Concerned Telles was botching her case, Elizabeth approached him at the courthouse, telling him despite working at no charge he needed to do better.

At one point, she confronted him about misconduct allegations she'd learned of from another attorney during the time Telles attended UNLV's Boyd School of Law.

Telles was accused of inappropriate behavior at a party where he was intoxicated and allegedly placed his hand on a female student's inner thigh.

Indig says Telles' his reaction when she questioned him about that was terrifying.

"Like he wanted to kill me. If looks could kill, I would have died that day. We were in the courthouse, thank God for me. But he just got this look of hate on his face. And he clenched fists and then he looked either direction like he was almost going to strike me right there in the middle of the courthouse. And I backed down after that because that was the real Rob Telles."

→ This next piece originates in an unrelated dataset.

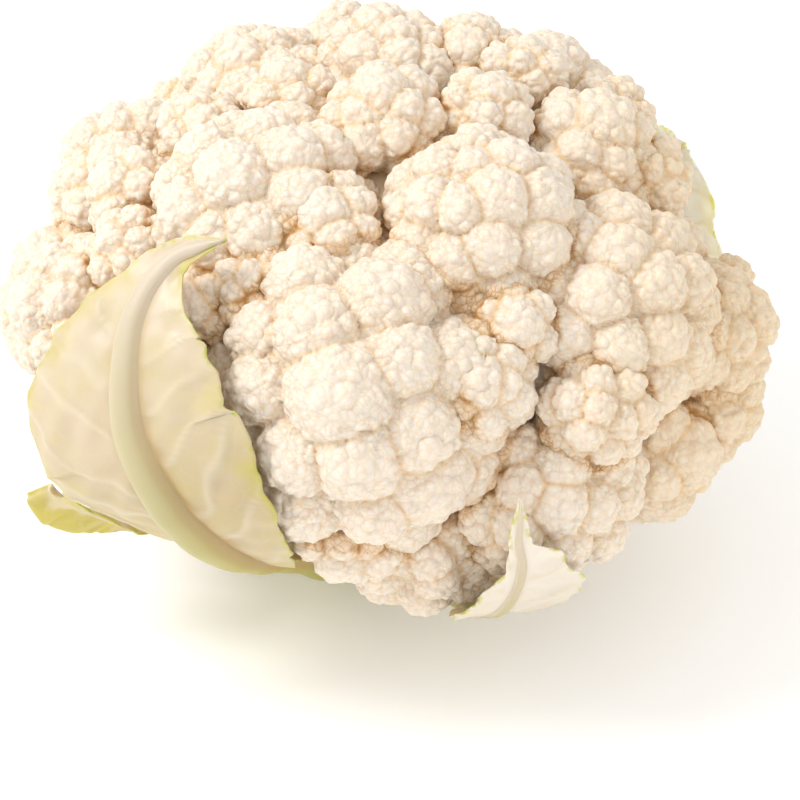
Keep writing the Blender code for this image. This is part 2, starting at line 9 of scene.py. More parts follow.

When Elizabeth lost her mother in 2018, she says Telles, "Didn't even return my call when I left a message that she died. He's heartless."

Four years later, she was heartbroken to hear the news of Jeff German's death.

When Telles was charged with murder, "It was no surprise to me because that's why I backed off, because I saw there was a rage in there and I didn't want anything to do with that."

Rick Black says this little-known area of law — guardianship, probate, conservatorship--often has the least amount of oversight.

And with $2 trillion dollars passing from one generation to another every year, it draws nefarious professionals "Like bears to honey" he says.

He's seen the exploitation so often, they've coined the phrase, "estate trafficking."